# 460 3 phase & 110 single phase in 10*12*8 junction box is it legal?



## 480sparky (Sep 20, 2007)

300.3 (c).


----------



## JohnR (Apr 12, 2010)

What he said , unless it is life safety. 517.30 (C)(1)


----------



## Calectrical (Oct 19, 2010)

Ok what about single phase and 3 phase in the same j-box or conduit.?


----------



## jwjrw (Jan 14, 2010)

Calectrical said:


> Ok what about single phase and 3 phase in the same j-box or conduit.?



Yep. Sure is.


----------



## mattsilkwood (Sep 21, 2008)

Calectrical said:


> Ok what about single phase and 3 phase in the same j-box or conduit.?

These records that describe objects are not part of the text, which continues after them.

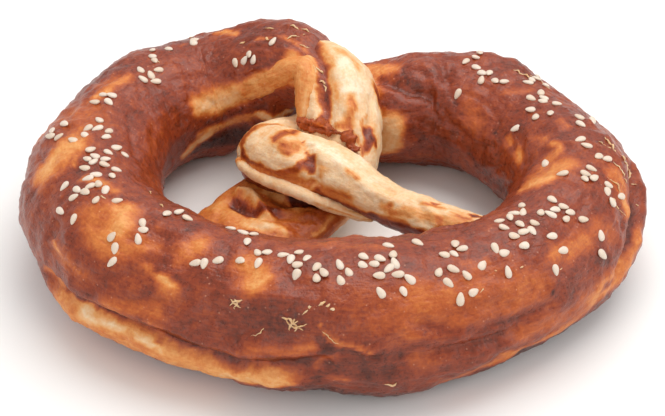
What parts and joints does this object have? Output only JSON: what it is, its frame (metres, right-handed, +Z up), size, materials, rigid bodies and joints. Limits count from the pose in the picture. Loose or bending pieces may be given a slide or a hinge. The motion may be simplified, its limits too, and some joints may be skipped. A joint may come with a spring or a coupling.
{
  "type": "sesame pretzel",
  "caption": "Soft pretzel knotted from a thick rope, with a glossy brown crust, pale strands in the twist and sesame seeds on top. It rests flat and is open through its holes.",
  "frame": {"origin": "on the table under the middle of the pretzel's bounding box", "axes": "+X to the pretzel's right along its width, +Y to the side where the arms cross, +Z up from the table"},
  "size_m": [0.1595, 0.1357, 0.0391],
  "materials": {
    "crust": "glossy browned crust, thin and orange in patches, with pale bare strands in the twist",
    "seed": "satin cream sesame seed"
  },
  "bodies": {
    "root": {"pretzel": "crust"}
  },
  "joints": []
}
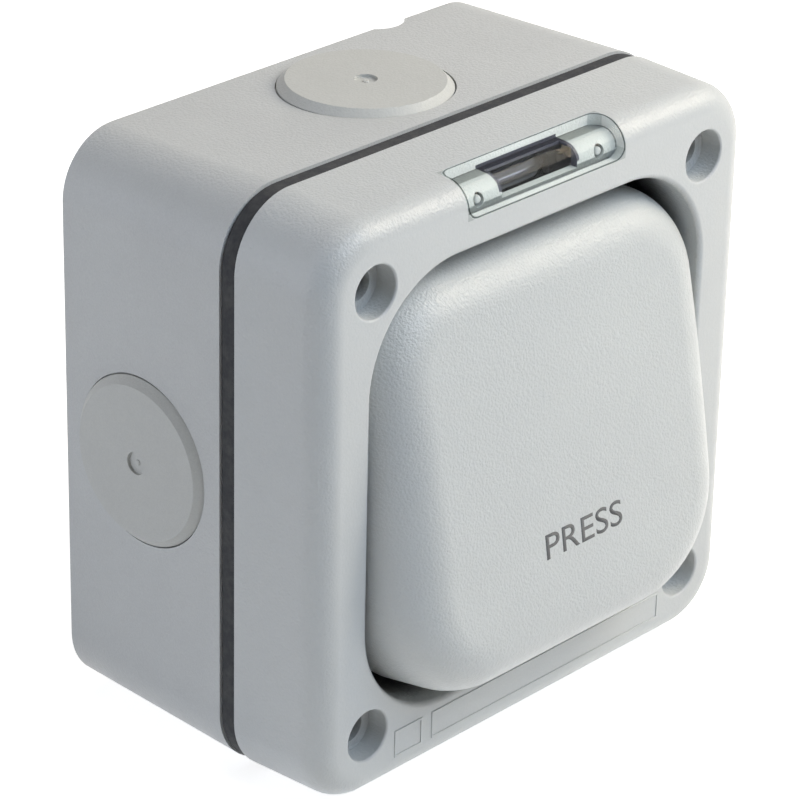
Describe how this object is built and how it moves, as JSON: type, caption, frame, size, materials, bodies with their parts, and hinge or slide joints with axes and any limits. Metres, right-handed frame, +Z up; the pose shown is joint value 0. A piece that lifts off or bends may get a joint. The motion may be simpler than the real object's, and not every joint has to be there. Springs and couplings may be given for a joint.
{
  "type": "outdoor weatherproof switch",
  "caption": "Square surface-mounted weatherproof push switch with a large tilted push paddle, clear indicator lens, gasket and plugged conduit entries.",
  "frame": {"origin": "centre of the flat back face, on the wall", "axes": "+X right seen from the front, +Z up, the front faces -Y and the back face +Y"},
  "size_m": [0.0874, 0.0589, 0.0867],
  "materials": {
    "housing_grey": "fine textured matt",
    "cover_grey": "fine textured matt",
    "paddle_grey": "fine textured matt",
    "plug_grey": "smooth matt",
    "gasket_rubber": "matt rubber",
    "boot_rubber": "matt rubber",
    "clear_lens": "clear polished",
    "lamp_glass": "clear glass",
    "bright_metal": "bright",
    "spring_steel": "bright wire",
    "plunger_white": "smooth",
    "module_black": "smooth",
    "brass": "plain",
    "zinc_screw": "zinc plated",
    "resistor_body": "lacquered"
  },
  "bodies": {
    "housing": {"back_box": "housing_grey", "boot_ring": "spring_steel", "contact_spring": "spring_steel", "earth_screw": "zinc_screw", "earth_terminal": "brass", "front_cover": "cover_grey", "gasket": "gasket_rubber", "hinge_pin": "spring_steel", "indicator_lens": "clear_lens", "lamp_holder": "plunger_white", "lamp_reflector": "bright_metal", "lamp_resistor": "resistor_body", "left_contact": "brass", "left_plug": "plug_grey", "left_plug_seal": "gasket_rubber", "left_return_spring": "spring_steel", "left_terminal": "brass", "module_base": "module_black", "module_lid": "plunger_white", "module_screws": "zinc_screw", "neon_lamp": "lamp_glass", "plunger_boot": "boot_rubber", "right_contact": "brass", "right_plug": "plug_grey", "right_plug_seal": "gasket_rubber", "right_return_spring": "spring_steel", "right_terminal": "brass", "terminal_screws": "zinc_screw", "top_plug": "plug_grey", "top_plug_seal": "gasket_rubber"},
    "paddle": {"paddle": "paddle_grey"},
    "plunger": {"plunger": "plunger_white", "moving_contact": "brass"}
  },
  "joints": [
    {"name": "paddle_hinge", "type": "hinge", "parent": "housing", "child": "paddle", "pos_m": [0, -0.0415, 0.0235], "axis": [1, 0, 0], "range_deg": [0, 7], "stiffness_Nm_per_rad": 1, "springref_deg": -6.88, "deforming": ["left_return_spring", "right_return_spring"]},
    {"name": "plunger_slide", "type": "slide", "parent": "housing", "child": "plunger", "axis": [0, 1, 0], "range_m": [0, 0.0043], "stiffness_N_per_m": 60, "springref_m": -0.004, "deforming": ["contact_spring", "plunger_boot"]}
  ],
  "couplings": [
    {"joint": "plunger_slide", "follows": "paddle_hinge", "m_per_rad": 0.032289}
  ]
}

 Maybe. It all depends on the insulation. Most likely you're ok, it's probably 600v insulation.


----------



## McClary’s Electrical (Feb 21, 2009)

mattsilkwood said:


> Maybe. It all depends on the insulation. Most likely you're ok, it's probably 600v insulation.


 

This answer is confusing. 
Show me an instance that 2 single phase circuits in a box would be fine, and by removing one of those circuits , and replacing it with a three phase circuit, you say I now need special insulation?


----------



## mattsilkwood (Sep 21, 2008)

mcclary's electrical said:


> This answer is confusing.
> Show me an instance that 2 single phase circuits in a box would be fine, and by removing one of those circuits , and replacing it with a three phase circuit, you say I now need special insulation?


 300v SJ cord.


----------



## McClary’s Electrical (Feb 21, 2009)

mattsilkwood said:


> 300v SJ cord.


 

Ahhhh, yes. Couldn't think of an instance to fit your statement. Good catch.


----------



## Calectrical (Oct 19, 2010)

jwjrw said:


> Yep. Sure is.


 what article is this under?


----------



## ColoradoMaster3768 (Jan 16, 2010)

2008 nec: 300.3 (c) (1)


----------



## torito33 (Oct 29, 2010)

Let us not forget 210.5 C and 200.6 D when installing conductors of different systems.


----------